自己肯定感の低さとどう付き合うか

2019年6月8日

 春に就職した知人が、同期と比べて自分は仕事ができていないと最近ずっと嘆いているのだが、「みんなは前に進んでいるのに」と言っているのを見たが、さすがにそれはないだろうと思った。

 たかだか入社2カ月と少しの程度で現れる成果は、「前に進んだ」結果とは思えない。そもそも客観的に見て「みんな」が成果を出しているのかどうか疑わしいという問題もあるのだが、仮にそうだとしてもそれは「みんな」それぞれの特性がうまく成果として現れているだけに過ぎないのではないか。

 確かにその人の持つ特性が企業社会で汎用的なものの場合、その人の仕事はすぐに成果に現れやすいかもしれない。社交性があったり、いろんな物事を知っていたり、てきぱきと作業ができたり。でもそれは、その人が努力によって得たものではないことが多いだろう。単なる特性である。

 努力によって得たものでない特性が、いま直面するタスクや作業環境、上司との関係などとうまくはまれば、すぐに成果に現れる。しかしやはりそれは「前に進んでいる」のではない。何も成長はしていない。

 確かに、成果が特性によるものか努力によるものかは、第三者からは見えにくい。ましてや新入社員である。実際には特性と努力は白黒付けられるものではなく、グラデーションであるが、いずれにせよたかが2カ月で判断できない。

 たかが入社2カ月の新入社員を「こいつは努力しないタイプ」と即断する上司も問題なら、たかが2カ月しか知らない同期を「前に進んでいる」と見る新入社員も早計すぎる。どんな形で自分が能力を培ったり、特性を発揮できたりするかはまだ分からない。少なくとも年単位で見極めるべきものだろう。


 僕も含めて自己批判を無意識のうちに習慣づけてしまって、自己肯定感の低い人間は、隣の芝生が青く見えたり、自らの努力の成果を認めにくかったりする。あまりにもそれが続くと「どうせ努力したところでうまくいかない」とモチベーションを得られなくなる。

 一つの手として「劣っててもいいじゃないか。やれることをやろう」と開き直ってしまう手がある。それが成果に結び付く手段かどうかは分からないが、精神衛生上、得策かどうかを検討してみると、自分の場合、落ち着いているときにはよくても問題状況に直面しているときには効果が薄いと感じる。

 問題状況とうまく距離感をつかめて冷静になったときに「劣ってても─」は次へ進むための一呼吸として機能する。でも問題状況に直面している時は、頭の中をずっといろんな考えやら感情やらが渋滞を起こして収拾が付かなくなってしまう。そういう状況で「劣ってても─」はあまりにも大雑把すぎるのだ。

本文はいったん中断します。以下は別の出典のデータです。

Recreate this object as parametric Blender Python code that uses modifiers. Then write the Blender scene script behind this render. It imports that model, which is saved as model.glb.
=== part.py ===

 考えが渋滞しているのだから交通整理が必要なのだが、その時にあまりにも自己否定に寄りすぎた交通整理をしてしまうと余計に沈んでしまうだけなので、自分が納得でき、かつ不当な自己批判に徹しない落とし所を見つけるほかない。

 なかなか難しいのだが、そうした結論を自分で導くことができるようになるためには、落ち着いている平時から交通整理の訓練をして、その過程をなるべく言語化してどこかに吐き出しておくことが大事だと思うのだ。

 言語化するのがミソだ。というのも自己批判の癖がある人間は、自分を言葉で拘束しがちだからだ。「自分には能力がない」「人ができることができない」のようなキーワードは、自己批判のためのうってつけの言葉でとても魅力的なのだ。言葉による自傷行為と言ってもいい。

 その枠組みを逆位相に使ってみるのだ。落ち着いている平時に、たとえば知り合いが問題状況に直面している場合は、「ここまでは知り合いの責任かもしれないが、ここから先は当人の問題じゃないよなあ」と考えてみる。そのロジックを適切な方法で言葉にし記録する(鍵アカウントでツイートする、日記に書く、本人の相談にのる、でもなんでもいい)。そうすると、少なくとも、自分が問題状況に直面したときには「あの時そう考え、言った」ということが前例として重みを持つようになり、不当な自己批判に走るのを抑えてくれる、という仕組みだ。

 非常時に思考が渋滞しているときでも、平時の論理は「心が受け止めきれない」だけで「頭では分かっている」ことが多い。考えが変わっている場合は「頭では分かっている」という状態すらない。

 そうやって日々、他人の例やら、社会の問題やら、フィクションの世界やらに練習問題を求め、思考を繰り返し、たまに来るパニックの状況に備えるのが、薄い自己肯定感との付き合い方ではないかと思う。